Studies have shown that vitamin D levels in the body are inversely related to the risk of death.
According to a large review study, low vitamin D levels have been linked to all-cause, cardiovascular, cancer and infectious-related mortality.
Increase berry intake
Gilbert explains: “Berries have a number of health advantages and have been shown to improve heart health, reduce incidence and risk of cancer and diabetes, and to reduce blood pressure.
According to Gilbert, adding berries to a sugary meal can slow and reduce the appearance of blood sugar (glucose) in your blood.
“In turn this assists blood flow by helping your blood vessels dilate but also reduce the ‘stickiness’ of your blood, preventing inflammation and build-up of cholesterol,” he says.

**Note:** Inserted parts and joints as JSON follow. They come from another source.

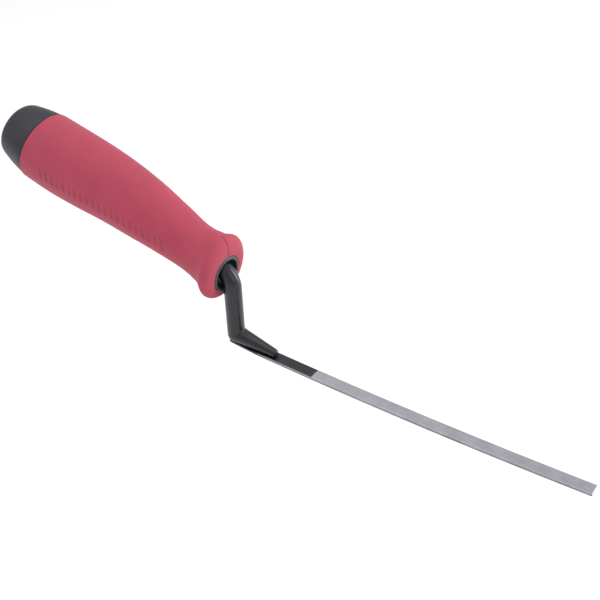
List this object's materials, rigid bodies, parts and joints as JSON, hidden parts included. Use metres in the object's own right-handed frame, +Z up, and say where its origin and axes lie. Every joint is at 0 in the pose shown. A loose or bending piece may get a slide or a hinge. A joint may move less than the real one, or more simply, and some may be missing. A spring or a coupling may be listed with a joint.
{
  "type": "tuck pointing trowel",
  "caption": "Narrow strip blade on a goose-neck tang, with a soft-grip handle and a hard butt cap, for packing mortar into joints.",
  "frame": {"origin": "on the handle's axis in the middle of the grip, where the hand that holds the tool closes round it", "axes": "+X along the blade towards its tip, +Y to the left, +Z up out of the blade's upper face, so the handle rises backwards"},
  "size_m": [0.2909, 0.0332, 0.0871],
  "materials": {
    "blade_steel": "ground steel, bare beyond the painted heel",
    "tang_paint": "semi-gloss black paint on forged steel",
    "core_plastic": "dark grey moulded plastic",
    "grip_rubber": "matte red soft grip",
    "cap_plastic": "satin black moulded plastic"
  },
  "bodies": {
    "root": {"blade": "blade_steel", "tang": "tang_paint", "handle_core": "core_plastic", "grip_sleeve": "grip_rubber", "butt_cap": "cap_plastic"}
  },
  "joints": []
}
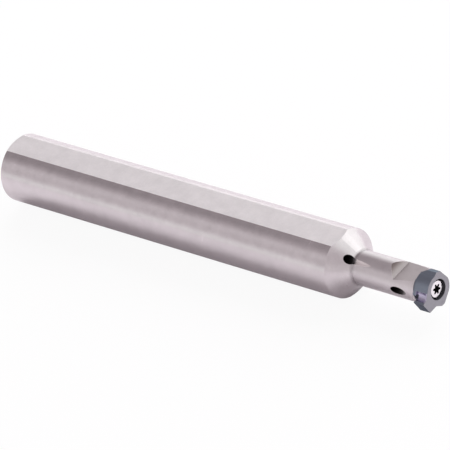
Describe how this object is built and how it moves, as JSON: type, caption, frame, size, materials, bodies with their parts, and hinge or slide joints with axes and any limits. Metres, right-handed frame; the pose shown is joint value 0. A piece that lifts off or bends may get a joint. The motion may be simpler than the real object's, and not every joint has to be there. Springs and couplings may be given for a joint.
{
  "type": "internal grooving toolholder",
  "caption": "Round-shank internal grooving toolholder with clamping flats, a slim neck, inclined coolant outlets and a screwed-on carbide grooving insert.",
  "frame": {"origin": "on the shank's axis, at its rear face, in the mouth of the coolant inlet", "axes": "+X along the tool's axis from the shank to the insert, +Z square to the top clamping flat, the tooth points to -Y"},
  "size_m": [0.128, 0.016, 0.0148],
  "materials": {
    "ground_steel": "satin ground and nickel plated steel, warm grey",
    "coated_carbide": "thin dark violet-grey coating on ground tungsten carbide",
    "bright_screw_steel": "bright steel screw"
  },
  "bodies": {
    "holder": {"toolholder": "ground_steel"},
    "insert": {"cutting_insert": "coated_carbide"},
    "screw": {"clamp_screw": "bright_screw_steel"}
  },
  "joints": [
    {"name": "screw_out", "type": "slide", "parent": "holder", "child": "screw", "axis": [1, 0, 0], "range_m": [0, 0.016]},
    {"name": "insert_off", "type": "slide", "parent": "holder", "child": "insert", "axis": [1, 0, 0], "range_m": [0, 0.008]}
  ],
  "couplings": [
    {"joint": "insert_off", "follows": "screw_out", "ratio": 0.5}
  ]
}
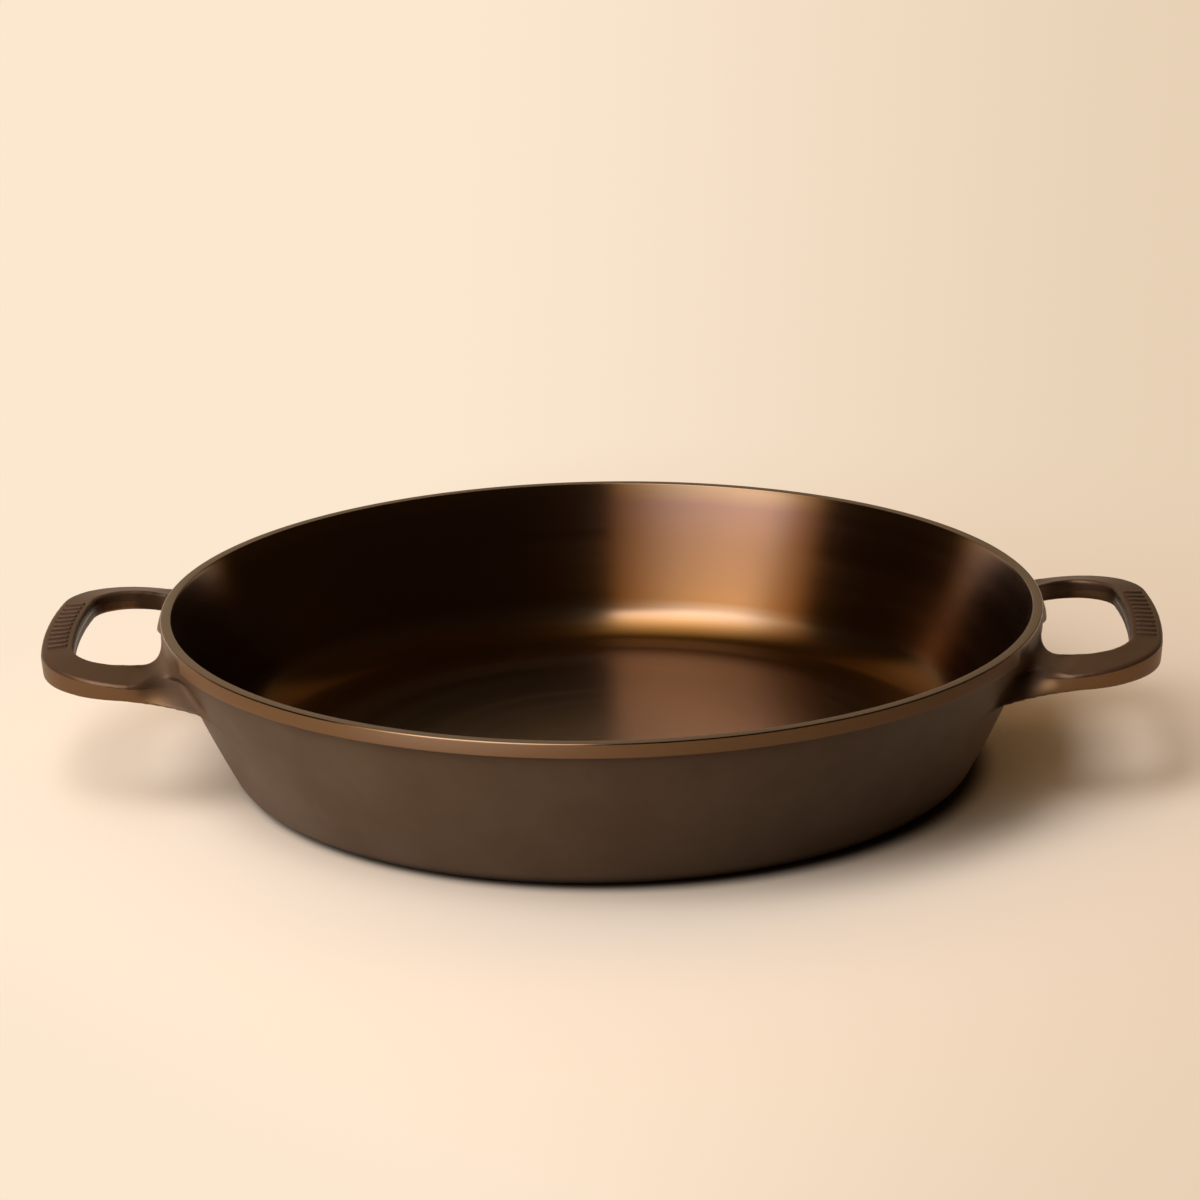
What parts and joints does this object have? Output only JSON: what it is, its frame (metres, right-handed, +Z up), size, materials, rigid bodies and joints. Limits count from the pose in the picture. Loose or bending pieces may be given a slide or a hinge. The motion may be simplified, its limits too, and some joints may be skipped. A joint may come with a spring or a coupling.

Cholesterol is a waxy substance that raises your risk of heart disease.
Test-tube and human studies suggest that they berries protect your cells from high blood sugar levels, help increase insulin sensitivity, and reduce blood sugar and insulin response to high-carb meals.
Drink green tea
“Those who drink green tea seem to be protected from the dreaded ’all-cause mortality‘ (death from any cause), even when researchers control for other behaviours,” explains Gilbert.
This should raise few eyebrows. As Gilbert points out, green tea consumption protects DNA, helps with blood sugar control and may help prevent diabetes, decreases blood pressure and reduces arterial plaque.
According to a review of seven studies with a total of 286,701 individuals, tea drinkers had an 18 percent lower risk of diabetes.